Please let me know if you still have questions.

3 Likes

Hey thanks for this addition!

What do you thinking about updating the Exposing the Cluster Docs.

I installed with default settings (ie servicePerPod set to false) and used the documented connection string mongodb://userAdmin:userAdminPassword@my-cluster-name-mongos.<namespace name>.svc.cluster.local/admin?ssl=false

And I thought the cluster was healthy, eventually running into the CurserNotFound error in a client application.

After updating sharding.mongos.expose.servicePerPod: true, I then had to update my connection string to mongodb://userAdmin:userAdminPassword@mongodb-mongos-0.<namespace>.svc.cluster.local:27017,mongodb-mongos-1.<namespace>.svc.cluster.local:27017/admin?ssl=false

Would be nice if the docs warned me about the error!

@Domenic_Bove - yes, I think it makes sense. Thank you for the suggestion.

We will document it here: [K8SPSMDB-1026] Document Service per Pod for mongos - Percona JIRA

Hello, I am currently facing the same issue. I have two pods for mongos, and our system uses Lambda, which is in the same VPC as the Mongo cluster but cannot access it directly. Therefore, I created a service (NodePort) for mongos. I also use CloudMap + External DNS to create DNS records for the Node IPs.
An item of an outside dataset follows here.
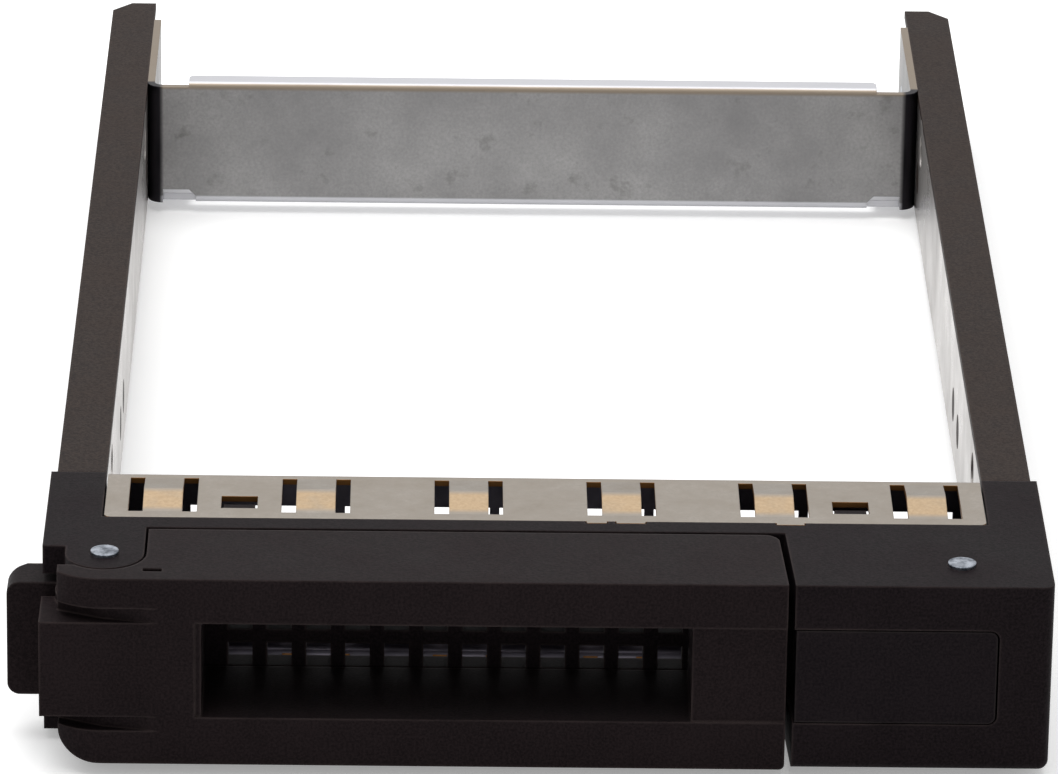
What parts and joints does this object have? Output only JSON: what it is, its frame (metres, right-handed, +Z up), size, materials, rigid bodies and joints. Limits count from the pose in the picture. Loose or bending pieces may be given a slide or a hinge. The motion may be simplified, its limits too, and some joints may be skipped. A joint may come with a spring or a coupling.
{
  "type": "hot swap drive caddy",
  "caption": "Carrier frame for a 2.5-inch drive: bezel with swinging cam lever, release button, contact shield, side rails and rear brace.",
  "frame": {"origin": "underside of the bezel, at the middle of its front edge", "axes": "+X to the right seen from the front, +Y from the bezel's face towards the rail tips, +Z up"},
  "size_m": [0.0822, 0.1387, 0.0167],
  "materials": {
    "bezel_plastic": "fine-grained dark grey-brown moulding",
    "lever_plastic": "fine-grained dark grey-brown moulding",
    "button_plastic": "fine-grained dark grey-brown moulding",
    "rail_plastic": "fine-grained dark grey-brown moulding",
    "bolt_plastic": "smooth black acetal",
    "shield_steel": "rolled stainless sheet",
    "plate_steel": "bright rolled sheet",
    "crossbar_steel": "dull plated sheet with stains",
    "pin_steel": "turned steel",
    "spring_steel": "drawn wire"
  },
  "bodies": {
    "carrier": {"front_housing": "bezel_plastic", "contact_shield": "shield_steel", "left_rail": "rail_plastic", "right_rail": "rail_plastic", "left_side_plate": "plate_steel", "right_side_plate": "plate_steel", "rear_crossbar": "crossbar_steel", "crossbar_rivets": "pin_steel", "lever_pin": "pin_steel", "button_pin": "pin_steel", "latch_spring": "spring_steel"},
    "lever": {"latch_lever": "lever_plastic"},
    "button": {"release_button": "button_plastic"},
    "bolt": {"latch_bolt": "bolt_plastic"}
  },
  "joints": [
    {"name": "lever_swing", "type": "hinge", "parent": "carrier", "child": "lever", "pos_m": [-0.0347, 0.0052, 0.00787], "axis": [0, 0, -1], "range_deg": [0, 50]},
    {"name": "button_press", "type": "hinge", "parent": "carrier", "child": "button", "pos_m": [0.0326, 0.0044, 0.00787], "axis": [0, 0, -1], "range_deg": [0, 8]},
    {"name": "bolt_slide", "type": "slide", "parent": "carrier", "child": "bolt", "axis": [1, 0, 0], "range_m": [0, 0.00145], "stiffness_N_per_m": 2, "springref_m": -0.002, "deforming": ["latch_spring"]}
  ],
  "couplings": [
    {"joint": "button_press", "follows": "bolt_slide", "rad_per_m": 96.3}
  ]
}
When I use sharding.mongos.expose.servicePerPod: true, there will be two services with the same annotations, which causes an error for External DNS when two services expose the same URL. Is there a way I can customize the annotations for each service?

@Thang_Mai how would you customize it? Do you want to have a separate domain name per Mongos Pod/Service?
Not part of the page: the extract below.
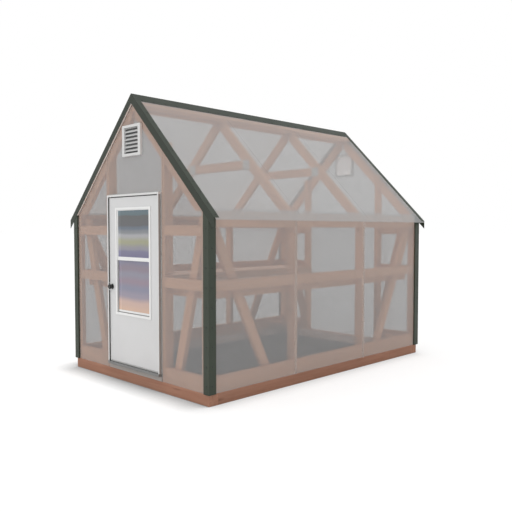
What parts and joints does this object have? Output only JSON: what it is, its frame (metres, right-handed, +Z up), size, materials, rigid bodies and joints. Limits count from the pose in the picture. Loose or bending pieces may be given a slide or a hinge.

I’m curious how does it work for other products that have multiple Service resources.

Also, is it imperative for you to use ServicePerPod?

@Sergey_Pronin Yes, I think we should have a separate domain name per Mongos Pod/Service.

I am currently getting CurserNotFound errors so I think using service per pod will be the solution for us. But applying the above solution is causing problems with our external dns and cloud map, multiple services using the same domain will cause problems for external dns when they try to override each other.